C’est un peu comme si Pascale Lamche semble ne pas croire à la force de son filmage et cherchait des points d’appui extérieurs, alors que sa réalisation n’en a pas vraiment besoin. Elle se tient très bien toute seule, est de qualité, réellement cinématographique et non pas télévisuelle comme encore un trop grand nombre de documentaires sortant en salles, avec une photographie d’Olivier Raffet parfaitement maîtrisée, frontale, scrutatrice, s’attardant sur les visages, y puisant la vie jusqu’à susciter le malaise, chez le filmé comme chez le spectateur.
Ou comme si elle doutait de son enquête. Alors qu’elle dresse un constat édifiant du foot-bizness. Il faut voir Cyrille Domoraud, ancien joueur de Bordeaux ou de Marseille, avec sa montre de parvenu, et son Hummer flambant neuf. Il faut l’entendre s’exprimer comme un parrain mafieux, à vouloir faire respecter son territoire, doigt tendu et menace claire, à conserver la mainmise sur son cheptel, entassé dans un dortoir, traînant des sacs de ballon dans une ancienne palmeraie — image superbe et terrible.
Il y a aussi ce réseau ASPIRE qui sillonne le continent africain sur ordre du Qatar à la recherche d’un autre Samuel Eto’o pour le faire naturaliser au royaume des pétrodollars et consolider leur ambition d’organiser la Coupe du Monde 2022. Qui distribue maillots et ballons, avec le masque du bénévolat, alors que le but de l’opération n’est que mercantile, ne servant qu’à tester à grande échelle une génération de footballeurs, et d’en devenir les agents, tel Josep Colomer, ancien directeur du centre de formation du FC Barcelone, caricature du colon sur le retour, paternaliste à souhait.

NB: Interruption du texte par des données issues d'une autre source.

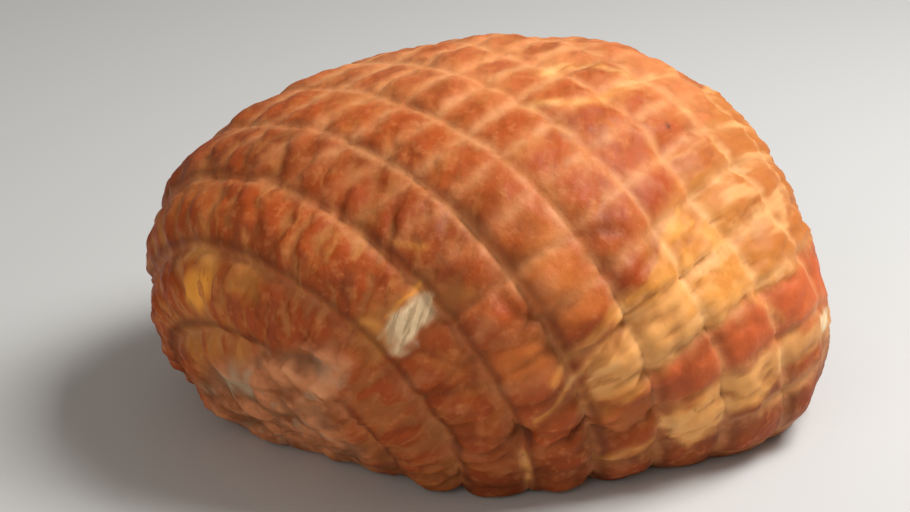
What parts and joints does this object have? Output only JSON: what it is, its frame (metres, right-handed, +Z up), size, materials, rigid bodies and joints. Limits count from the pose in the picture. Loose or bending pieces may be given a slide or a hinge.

Certes l’investigation ne permet pas de saisir tous les tenants et aboutissants d’un système corrompu jusqu’à la moelle, qui tire les ficelles, qui sait et ne veut pas voir. Dans ce cloaque, à signaler combien il est rafraîchissant de suivre le courageux journaliste Anas Aremeyaw, sorte d’Albert Londres ghanéen, toujours prêt à porter la plume dans la plaie, et d’ailleurs salué pour sa quête de vérité par le président Obama, lui-même figure récurrente du film, son effigie porté sur les t‑shirts, comme un poing tendu face à la déréliction, comme un cri d’espoir en l’avenir.
Mais le constat est limpide, déjà dressé dernièrement dans le livre de Maryse Éwanjé-Épée, Les Négriers du foot, s’appuyant lui sur le devenir des jeunes footballeurs envoyés à l’étranger, en France notamment, devenant sans-papiers, coincés faute d’argent pour payer l’argent du retour. Il renvoie le monde du football à ses errements, criant chez nous depuis le désormais fameux épisode du bus, où l’individualisme des joueurs, l’inconséquence des instances dirigeantes et une certaine folie médiatique ont conduit à l’implosion en direct d’une équipe nationale.
Il interroge notre société dans son ensemble, le sport n’étant qu’un miroir déformant d’un mode de fonctionnement plus global. La guerre de chacun contre chacun est érigée en règle. L’argent est roi. Le cynisme devient la norme. La réussite sociale se mesure à la couleur de sa carte bancaire. Les faibles deviennent objets aux mains des puissants. Le lien social se distend. La notion de collectif s’étiole. Certains y verront un continuum de l’histoire humaine peu encline à se forger un destin commun. D’autres, une folle accélération, une légitimation des bas instincts, comme aux pires époques.